„Sie haben die Distanz verloren“

Gründungsmitglied Willi Hoss hat der grünen Partei wegen des Afghanistan-Beschlusses nach über 20 Jahren den Rücken gekehrt. Grüne Positionen seien endgültig perdu: „Die Grünen haben ihren Weg auf der Seite der armen Länder verlassen.“

Interview HEIDE PLATEN

taz: Herr Hoss, wie lange sind Sie bei den Grünen gewesen?

Willi Hoss: Über 20 Jahre. Ich war als undogmatischer Linker von Anfang an dabei, bei den ersten Gründungsgesprächen in Bremen, dann beim Kongress mit Rudi Dutschke und Rudolf Bahro in Offenbach und beim ersten Parteitag in Karlsruhe. Da war ich noch als Betriebsrat bei Mercedes Benz und eher die Ausnahme, es waren ja kaum aktive Gewerkschafter und Arbeiter dabei, schon gar nicht aus der Autoindustrie. Wir hatten uns damals gegen den Bau der Teststrecke am Bocksberg engagiert.

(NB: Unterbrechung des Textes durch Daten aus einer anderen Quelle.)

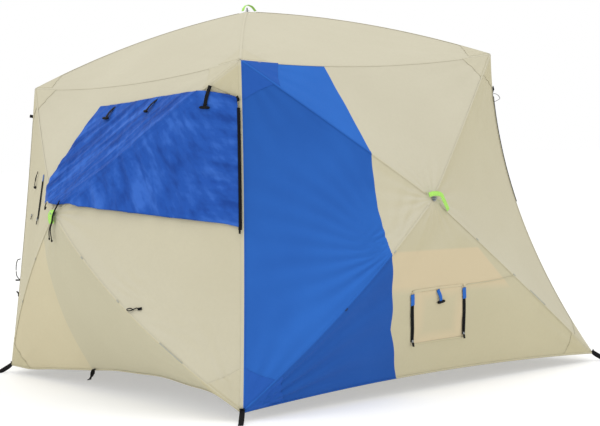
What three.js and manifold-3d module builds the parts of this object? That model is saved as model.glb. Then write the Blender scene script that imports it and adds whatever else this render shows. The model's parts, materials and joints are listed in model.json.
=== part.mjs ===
import * as THREE from "three";
import { mergeVertices } from "three/addons/utils/BufferGeometryUtils.js";
import Module from "manifold-3d";

const wasm = await Module();
wasm.setup();

// Driving dimensions, in millimetres. The front faces -Y, and left is -X.
const LIFT = 45; // hem corners above the ground
const HEM_CORNERS = {
  front_left: [-1168, -1227],
  front_right: [1312, -1325],
  back_right: [1190, 1190],
  back_left: [-1082, 1135],
};
const EAVE_CORNERS = {
  front_left: [-906, -976, 1697],
  front_right: [938, -944, 1740],
  back_right: [945, 945, 1700],
  back_left: [-947, 950, 1644],
};
const CORNER_PULL = {
  front_left: 100,
  front_right: 140,
  back_right: 80,
  back_left: 10,
};
const EAVE_SAG = 45;
const FABRIC = 3;
const SEAM_GAP = 2.5;
const HUB_HOLE = 14;
const POLE = { radius: 5.5, ferrule: 7.5, tip: 7, sides: 8, steps: 9, inset: 14, tipGap: 75 };
const HUB = { radius: 40, top: -26, thick: 24, pinRadius: 30, shaft: 4, washer: 13 };
const SLOT = { start: 15, width: 15 };
const TAPE = { width: 16, thick: 2.4, offset: 9, steps: 10 };
const LOOP = { width: 25, thick: 3, reach: 60, flat: 34, slot: [14, 13] };
const STRAP = { width: 25, thick: 2, rise: 3.4, slope: 0.2 };

// Faces: corners and bows run lower left, lower right, upper right, upper left, seen from outside.
const FACES = [
  { name: "front", left: "front_left", right: "front_right", hub: [-29, -1416, 963], arch: 45,
    bow: [100, 10, 10, 10], strapTurn: -0.5, strapHalf: 78 },
  { name: "right", left: "front_right", right: "back_right", hub: [1416, 0, 955], arch: 60,
    bow: [60, 60, 10, 10], strapTurn: 0.1, strapHalf: 66 },
  { name: "back", left: "back_right", right: "back_left", hub: [0, 1416, 955], arch: 60,
    bow: [60, 60, 10, 10], strapTurn: 0.1, strapHalf: 66 },
  { name: "left", left: "back_left", right: "front_left", hub: [-1416, 9, 947], arch: 100,
    bow: [45, 120, 10, 10], strapTurn: 1.05, strapHalf: 72 },
  { name: "roof", hub: [-50, 40, 2040], bow: [47, 47, 47, 47], strapTurn: -0.4, strapHalf: 62 },
];
const WALL_SIDES = ["hem", "right", "eave", "left"];
const ROOF_SIDES = ["front", "right", "back", "left"];
const WALL_POLES = ["lower_left", "lower_right", "upper_right", "upper_left"];
const ROOF_POLES = ["front_left", "front_right", "back_right", "back_left"];
const VENT = { from: 262, to: 545, lower: [-96, 266], upper: [-162, 228], cut: 8 };
const DOOR = { centre: 20, half: 380, springing: 420, cut: 8 };
const COVER_GAP = 3;
const COVER = 2;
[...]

Welches Zeichen soll Ihr öffentlicher Austritt setzen?

Wir sind ja zu dritt ausgetreten und haben gemeinsam eine Erklärung verfasst, in der es heißt, dass die Zustimmung zum Bundeswehreinsatz in Afghanistan für uns der Schlusspunkt ist bei einer Entwicklung des Wegrutschens grüner Positionen. Das gilt für die Verwendung der Ökosteuer, den nicht zu verantwortenden Atomausstiegskompromiss und jetzt auch für die Position des uneingeschränkten Vertrauens in Bush und die USA. Unsere Haltung gegen den Terrorismus ist klar, aber mit dieser Zustimmung haben die Grünen endgültig ihren Weg auf der Seite der armen Länder verlassen.

Was bedeutet der Abschied von der Partei für Sie?

Das hat zwei Seiten. Einerseits Traurigkeit, dass sich die Dinge so entwickeln, dass ich sie nicht mehr mittragen will, andererseits aber auch eine Befreiung. Die eine Tür fällt zu, eine andere geht auf. Meine Sympathie ist schon seit einiger Zeit auf der Seite von Attac und den Globalisierungsgegnern.

Wären Sie ohne den Afghanistan-Beschluss auch ausgetreten?

Sicher nicht. Da war zwar schon vorher viel Empörung da, aber das war der Tropfen, der das Fass zum Überlaufen gebracht hat. Beim Kosovo war das noch anders, da war ich zwar auch zerrissen. Aber den Krieg gegen die Zivilbevölkerung in Afghanistan halte ich für ein Signal der reichen Länder gegen die Dritte Welt. Ich engagiere mich für den Erhalt des Regenwaldes in Brasilien. Auch da hat man eine ganz distanzierte Haltung zu dem Einsatz der USA.

Hat Sie Ihre Jugenderinnerung an den Zweiten Weltkrieg ebenfalls beeinflusst?

Das hat Spuren hinterlassen, aber für mich ist der Pazifismus nicht so sehr die Gewissensfrage. Ich habe mehr durch Karl Marx gelernt, zu analysieren und nach den tieferen Gründen und nach den Interessen zu fragen. Es gibt hunderte von Millionen Autos auf der Welt. Die UdSSR und jetzt die USA haben und hatten immer ein Interesse daran, sich die Erdölvorkommen in der Region zu sichern. Bei den Grünen wird darüber nicht mehr diskutiert.

Woran liegt das ?

Ich war schon älter, als ich die Partei mitbegründet habe und brauchte die Grünen eigentlich gar nicht. Ich hatte meinen Beruf, eine Aufgabe und war schon bekannt. Jüngere haben die Grünen auch zur Entwicklung ihrer Persönlichkeit genutzt, sind in ihre Funktionen hineingewachsen, die sie jetzt behalten wollen. Sie haben die Distanz verloren. Da hatte der Westerwelle nicht ganz Unrecht, als er sagte, die wollen nicht auf ihren Dienstwagen verzichten.

Was werden Sie weiter tun?

Ich hoffe auf eine Diskussion über unseren Austritt. Außerdem arbeite ich weiter am Projekt Poema „Armut und Umwelt in Amazonien“, das sich mit den Ursachen der Vernichtung des Regenwaldes befasst. Ich reise, halte Vorträge und vermittle Patenschaften zwischen den Kommunen.

Geben Sie eine Wahlempfehlung für 2002?

Das soll man nicht so weit vorausplanen. Ich habe in meinem Wahlkreis schon letztes Mal meine Stimmen zwischen SPD und Grünen gesplittet.